There are rules that prevent players from participating in any tournaments or exhibitions that compete with ATP-favored tournaments. For example, if you wanted to hold an exhibition in South Florida in March, no ATP players would be permitted to play. Also, with the Brave New World plan, players will be required to play 8 of the 8 Masters 100 events and 4 of the 11 500 events. Add the Gland Slams and the Davis Cup, and you've basically taken up the players' calendar (very few players can play more than 17 or 18 events a year -- better players play fewer).
John,
I disagree that virtually every ATP rule has anticompetitive effects, but yes, that is my position. No rule should be immune from antitrust inquiry. There should be a balancing test just as there is for any other industry. For example, giving ranking points only for finishes in ATP-affiliated events has some anti-competitive effects, but its procompetitive purposes outweigh (in my mind) its anticompetitive effects. Banning players from competing in competing events, or requiring them (at the risk of fines and suspensions) to play certain favored tournaments probably doesn't survive the balancing test. And being able to take sanctions away from tournaments and then subjecting them to non-competes, probably doesn't survive either.
John,
Rick --
When you read through all of the restrictive agreements entered by the defendants in the Volvo case, it essentially amounted to Volvo not only being denied ANY access to players, but also being prevented from hosting ANY tournament. There was also price fixing involved. And there were allegations that the association's director embarked on a campaign to “dissuade and intimidate” tournament owners and producers from associating with Volvo or permitting Volvo to participate in the ownership, production, and sponsorship of events. Volvo also alleged that the director sent letters to NBC Sports, Public Broadcasting Service, ESPN (a cable television sports network), and USA Network claiming that Volvo was attempting to mislead the public into believing that it was still the overall sponsor of the Grand Prix, and requested that the networks not permit Volvo to use its logo during their telecasts of any Grand Prix events.
Well, the Hamburg case is about being downgraded, but also about the implications of being a lower-tier event and the lack of an option to operate outside of the ATP monopoly and compete in the market for the services of professional tennis players.
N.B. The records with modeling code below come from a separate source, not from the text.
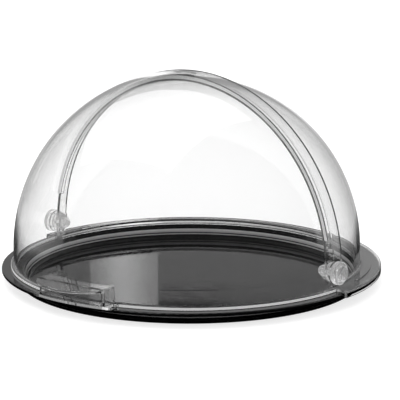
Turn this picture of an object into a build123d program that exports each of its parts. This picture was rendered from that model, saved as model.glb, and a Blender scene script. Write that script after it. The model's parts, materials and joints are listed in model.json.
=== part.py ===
from build123d import *
from math import acos, asin, cos, degrees, radians, sin
import os

# Round serving tray with a two-part roll-top cover. Millimetres, +Z up, +X to the right-hand hinge.
# The origin is the centre of the tray's flat underside, and the opening half of the cover faces -Y.

# Heights above the table
flange_top = 18.0
flange_thick = 2.7
flange_under = flange_top - flange_thick
seat_gap = 0.3
rim_top = flange_under - seat_gap
rim_under = rim_top - 2.4
floor_top = 2.5

# Tray radii, from the rim inwards to the floor
rim_radius = 188.4
skirt_thick = 3.2
skirt_bottom = 11.4
wall_outer = 170.0
base_radius = 171.5
base_chamfer = 1.0
base_band = 2.9
base_step = 0.8
well_radius = 167.5
well_draft = 0.5
ledge_top = 13.2
ledge_radius = 165.9
band_top = 12.8
band_radius = 163.3
band_bottom = 6.2
cove = 2.9
cove_centre = 159.8
tray_corners = (3, 0.6, 0.5, 0.8, 1, 0.9, 0.3, 0.4, 0.6)

# Cover: two concentric domes that roll about one axis through their common centre
axis_height = flange_top + 16.2
wall = 3.0
rear_radius = 170.0
front_radius = 176.5
rear_edge_front = -4.5
front_edge_back = 12.7
foot_cove = 2.5

# Flange and down-turned lip of the fixed rear half
lip_inner = rim_radius + seat_gap
lip_outer = 191.2
lip_bottom = flange_top - 7.7
rear_flange_front = 0.3
rear_foot_corners = (foot_cove, 1.6, 0.8, 0.6, 0.4, 0.8)

# Stiffening bead along the rear half's front edge
bead_width = 6.0
bead_radius = 172.5
bead_corner = 1.2
bead_rise = 31.0

# Low guide ribs on the rear flange, one behind each hinge
rib_radius = 179.0
rib_width = 4.6
rib_height = 1.0
rib_start = 13.3
rib_sweep = 20.5

# Narrow flange and wide finger tab of the opening half
front_flange_radius = 179.0
front_flange_back = -1.2
front_cove = 1.2
front_foot_corners = (front_cove, 0.4, 0.4, 0.8)
tab_inner = 177.5
tab_outer = 194.0
tab_half_angle = 14.3
tab_corner = 2.5

# Hinge ears, with flat seats on both faces of each wall
rear_ear_drop = 11.6
rear_ear_corner = 4.0
front_ear_radius = front_edge_back
ear_seat_radius = 10.4
rear_seat_in = 166.2
rear_seat_out = 170.8
front_seat_in = 173.0
front_seat_out = 177.8

# Hinge hardware, measured along the axis from the middle of the tray
fit = 0.05
stud_radius = 3.0
stud_hole = stud_radius + fit
bush_flange_radius = 9.5
bush_flange_thick = 1.9
sleeve_radius = 4.0
washer_thick = 1.2
outer_washer_radius = 10.0
outer_washer_in = front_seat_out + seat_gap
knob_seat = outer_washer_in + washer_thick
knob_radius = 11.35
knob_thick = 5.7
knob_edge = 1.4
cap_radius = 8.0
cap_thick = 3.6
cap_edge = 3.0
inner_washer_radius = 8.0
nut_seat = rear_seat_in - washer_thick
nut_corner_radius = 5.77
nut_hex_height = 4.2
nut_dome_radius = 4.6
nut_dome_height = 2.8
nut_dome_edge = 2.4
nut_hole_depth = 5.8
stud_clearance = 0.4
stud_end = nut_seat - nut_hole_depth + stud_clearance

# Grip on the opening half: a hollow stand with a D-shaped finger plate
grip_half_width = 40.0
grip_front = -189.0
grip_back = -160.0
grip_height = 17.0
grip_wall = 2.6
grip_corner = 3.0
plate_half_width = 42.0
plate_reach = -212.0
plate_thick = 3.0
plate_edge = 1.1
plate_drop = 0.8

# Cutting distances past the part, and the two ends of the hinge axis
far = 240.0
overcut = 1.0
sides = {"right": 1, "left": -1}


def hinge_plane(side, distance):
    """Plane square to the hinge axis that faces outwards, at a distance from the middle."""
    return Plane(origin=(side * distance, 0, axis_height), x_dir=(0, 1, 0), z_dir=(side, 0, 0))


def dome_section(outer, foot, radii):
    """Half section of a dome wall. foot runs from the outer wall, round the flange, to the inner wall."""
    inner = outer - wall
    CenterArc((0, axis_height), outer, 0, 90)
    Line((0, axis_height + outer), (0, axis_height + inner))
    CenterArc((0, axis_height), inner, 0, 90)
    FilletPolyline((outer, axis_height), *foot, (inner, axis_height), radius=radii)


os.makedirs("parts", exist_ok=True)

# Tray: one moulding turned about Z, with a skirted rim, a stepped well and a banded flat base
with BuildPart() as tray:
    with BuildSketch(Plane.XZ):
        with BuildLine():
            Polyline(
                (cove_centre, floor_top),
                (0, floor_top),
                (0, 0),
                (base_radius - base_chamfer, 0),
                (base_radius, base_chamfer),
                (base_radius, base_band),
                (wall_outer, base_band + base_step),
            )
            FilletPolyline(
                (wall_outer, base_band + base_step),
                (wall_outer, rim_under),
                (rim_radius - skirt_thick, rim_under),
                (rim_radius - skirt_thick, skirt_bottom),
                (rim_radius, skirt_bottom),
                (rim_radius, rim_top),
                (well_radius, rim_top),
                (well_radius - well_draft, ledge_top),
                (ledge_radius, band_top),
                (band_radius, band_bottom),
                (cove_centre + cove, floor_top + cove),
                radius=tray_corners,
            )
            CenterArc((cove_centre, floor_top + cove), cove, -90, 90)
        make_face()
    revolve(axis=Axis.Z)
tray.part.label = "tray"
export_step(tray.part, "parts/tray.step")

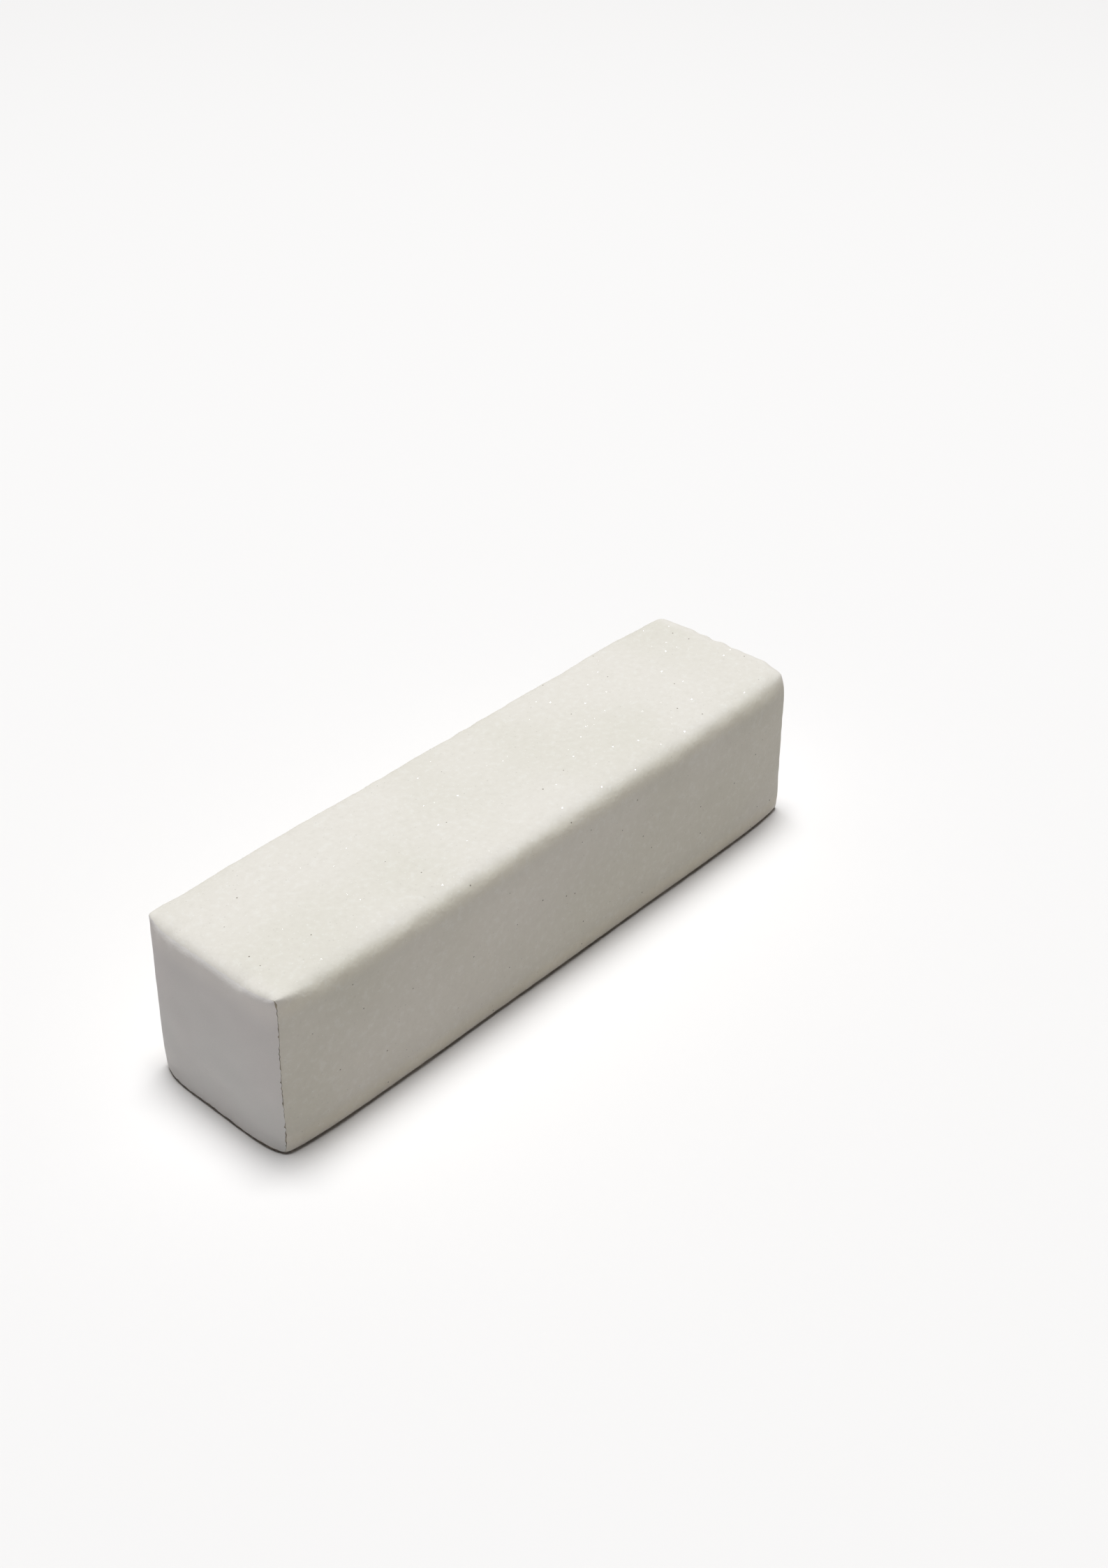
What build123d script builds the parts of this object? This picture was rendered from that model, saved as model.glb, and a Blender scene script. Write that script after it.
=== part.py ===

It also involves Qatar and the process by which the ATP awarded a 500 sanction to Dubai in what was supposed to be an open bid process.
I would imagine that Hamburg is seeking injunctive relief and want to have things stay at the status quo? So, basically, they're arguing that the ATP system is illegal only if they're not allowed to be a part of it. If the ATP's right to decide on calendar dates and classifications is held to be invalid then what does that do to the tennis calendar? All tournaments may be in any classification they want in any week they want? So, all European clay court events will want the date 2 weeks before the French Open and will call themselves 1000s?? Thus, we’d have a calendar with some weeks having 8 tournaments (and diluted player fields) and bunches of others with zero tournaments. Obviously the avoidance of such a chaotic situation is why we have sports leagues. If a sport league cannot decide upon those types of things the entire sport is in disarray and it is the consumers (fans, sponsors, TV) that suffer. Was the anti-trust law really designed to give us such a result?